- Job
Output the data below in full, byte for byte. Nothing may differ.

-------- Information shown --------

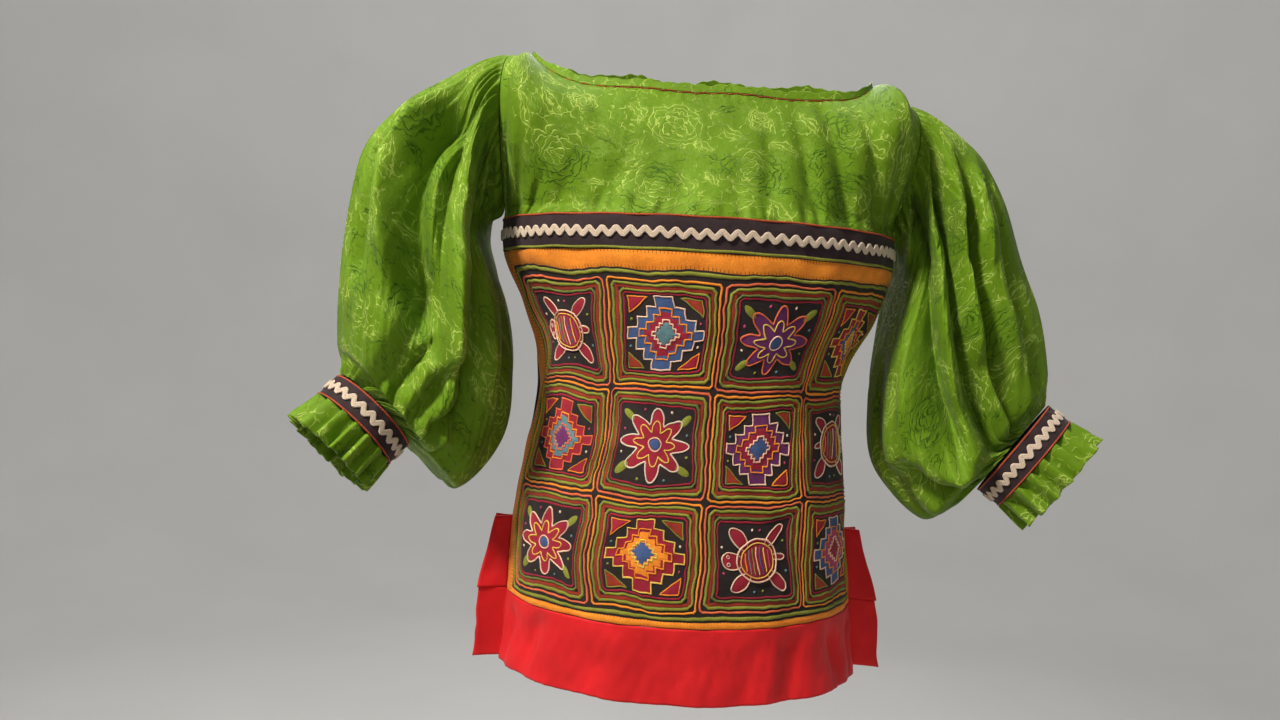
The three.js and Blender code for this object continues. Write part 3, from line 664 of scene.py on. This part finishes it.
def leaf(s, x, y, cx, cy, length, turn):
    """The outline and midrib of one leaf, as the distance to the nearest line."""
    dx, dy = x - cx, y - cy
    c, n = math.cos(turn) / length, math.sin(turn) / length
    a, b = dx * c + dy * n, dy * c - dx * n
    square = a * a
    bend = abs(s.math("MULTIPLY_ADD", square, 0.25, b))
    outline = abs(bend - (1.0 - square) * LEAF_FAT)
    outside = abs(a) - 1.0
    rib = s.math("MAXIMUM", bend, outside + 0.25)
    return s.math("MINIMUM", s.math("MAXIMUM", outline, outside), rib) * length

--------

- Reply
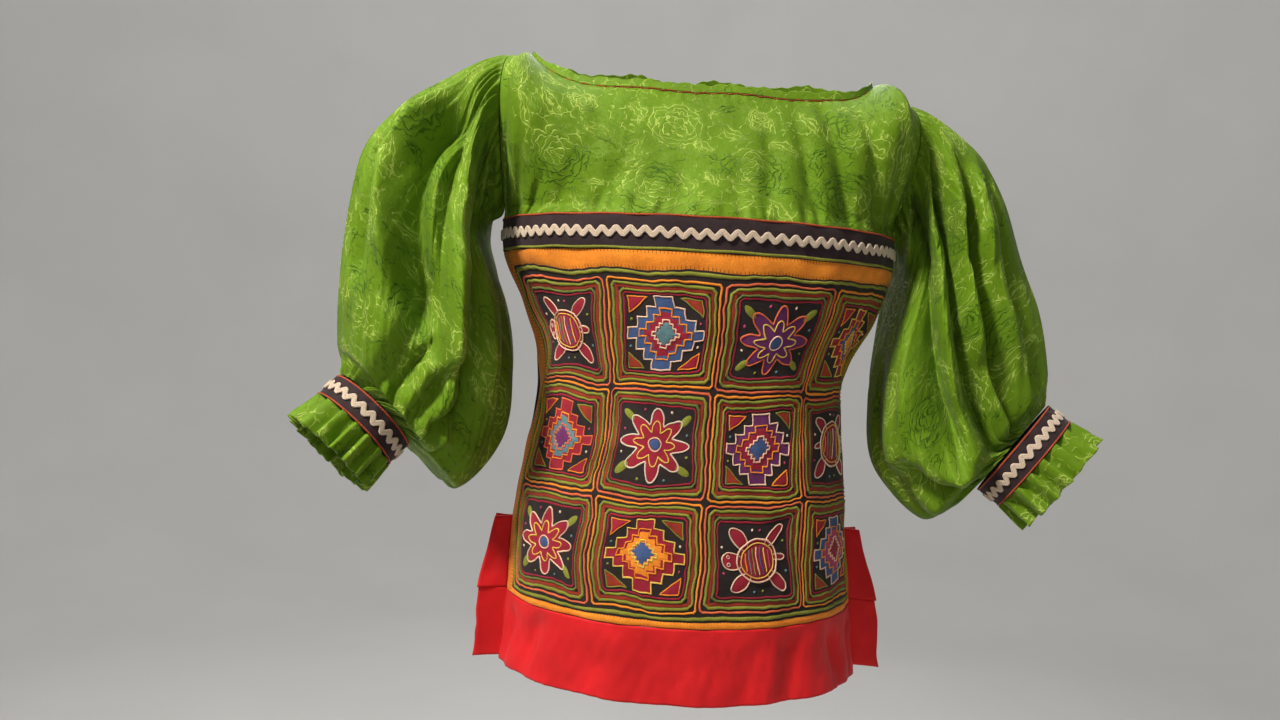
The three.js and Blender code for this object continues. Write part 3, from line 664 of scene.py on. This part finishes it.
def leaf(s, x, y, cx, cy, length, turn):
    """The outline and midrib of one leaf, as the distance to the nearest line."""
    dx, dy = x - cx, y - cy
    c, n = math.cos(turn) / length, math.sin(turn) / length
    a, b = dx * c + dy * n, dy * c - dx * n
    square = a * a
    bend = abs(s.math("MULTIPLY_ADD", square, 0.25, b))
    outline = abs(bend - (1.0 - square) * LEAF_FAT)
    outside = abs(a) - 1.0
    rib = s.math("MAXIMUM", bend, outside + 0.25)
    return s.math("MINIMUM", s.math("MAXIMUM", outline, outside), rib) * length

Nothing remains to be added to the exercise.